VVV survey microlensing: candidate events with source in the far disk
Maria Gabriela Navarro, Dante Minniti, Rodrigo Contreras Ramos

TL;DR
This study identifies potential microlensing events with sources in the far disk of the Galaxy using the VVV survey, revealing a significant subset with longer timescales that could impact future IR microlensing observations.
Contribution
It introduces a method to identify far-disk microlensing sources in the VVV survey and estimates their prevalence and characteristics.
Findings
Approximately 11% of events have candidate far-disk sources.
Far-disk source events tend to have longer timescales (~49 days).
The results inform future IR microlensing surveys like the Roman Space Telescope.
Abstract
The VVV microlensing search has recently surveyed the region of the Galactic plane at b=0 within -10.00 < l < 10.44 deg. in the near-infrared (IR), discovering hundreds of microlensing events.
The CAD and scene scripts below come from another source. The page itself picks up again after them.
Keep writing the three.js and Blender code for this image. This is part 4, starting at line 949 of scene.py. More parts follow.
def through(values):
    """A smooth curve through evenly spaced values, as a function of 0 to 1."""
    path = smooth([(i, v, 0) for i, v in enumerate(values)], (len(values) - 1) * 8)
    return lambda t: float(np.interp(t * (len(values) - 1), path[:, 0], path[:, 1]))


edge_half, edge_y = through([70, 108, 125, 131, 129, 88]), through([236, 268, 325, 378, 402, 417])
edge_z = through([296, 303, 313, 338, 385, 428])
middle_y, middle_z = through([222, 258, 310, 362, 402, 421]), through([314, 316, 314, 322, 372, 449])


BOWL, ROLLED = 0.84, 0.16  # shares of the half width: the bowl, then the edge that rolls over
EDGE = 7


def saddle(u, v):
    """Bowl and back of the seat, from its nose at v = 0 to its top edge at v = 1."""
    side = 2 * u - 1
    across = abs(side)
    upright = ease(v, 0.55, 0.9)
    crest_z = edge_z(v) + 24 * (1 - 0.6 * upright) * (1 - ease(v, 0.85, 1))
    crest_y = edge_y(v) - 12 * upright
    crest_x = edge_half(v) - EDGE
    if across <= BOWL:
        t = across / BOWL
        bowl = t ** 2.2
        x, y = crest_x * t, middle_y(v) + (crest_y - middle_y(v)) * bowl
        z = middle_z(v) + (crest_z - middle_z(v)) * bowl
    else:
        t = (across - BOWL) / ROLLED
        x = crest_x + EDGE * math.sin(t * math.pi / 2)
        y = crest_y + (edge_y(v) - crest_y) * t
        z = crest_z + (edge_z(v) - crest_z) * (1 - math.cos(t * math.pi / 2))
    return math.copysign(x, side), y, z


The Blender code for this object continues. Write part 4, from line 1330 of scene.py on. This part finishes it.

In this paper we explore the microlensing events with background sources that might be located in the far disk of the Galaxy, beyond the bulge. We discuss the possible configurations for the microlensing lenses and sources located at different places within the Galactic plane. Then we search for these events using the local red clump centroids of the VVV near-IR color-magnitude diagrams. According to the estimated distances and proper motions, N=20 events may have sources located in the far disk. The candidates for far-disk sources show on average longer timescales (tE= 49.3 +- 7.9 days) than the mean of the timescale distribution for the bulge red clump sources (tE= 36.4 +- 1.1 days). We conclude…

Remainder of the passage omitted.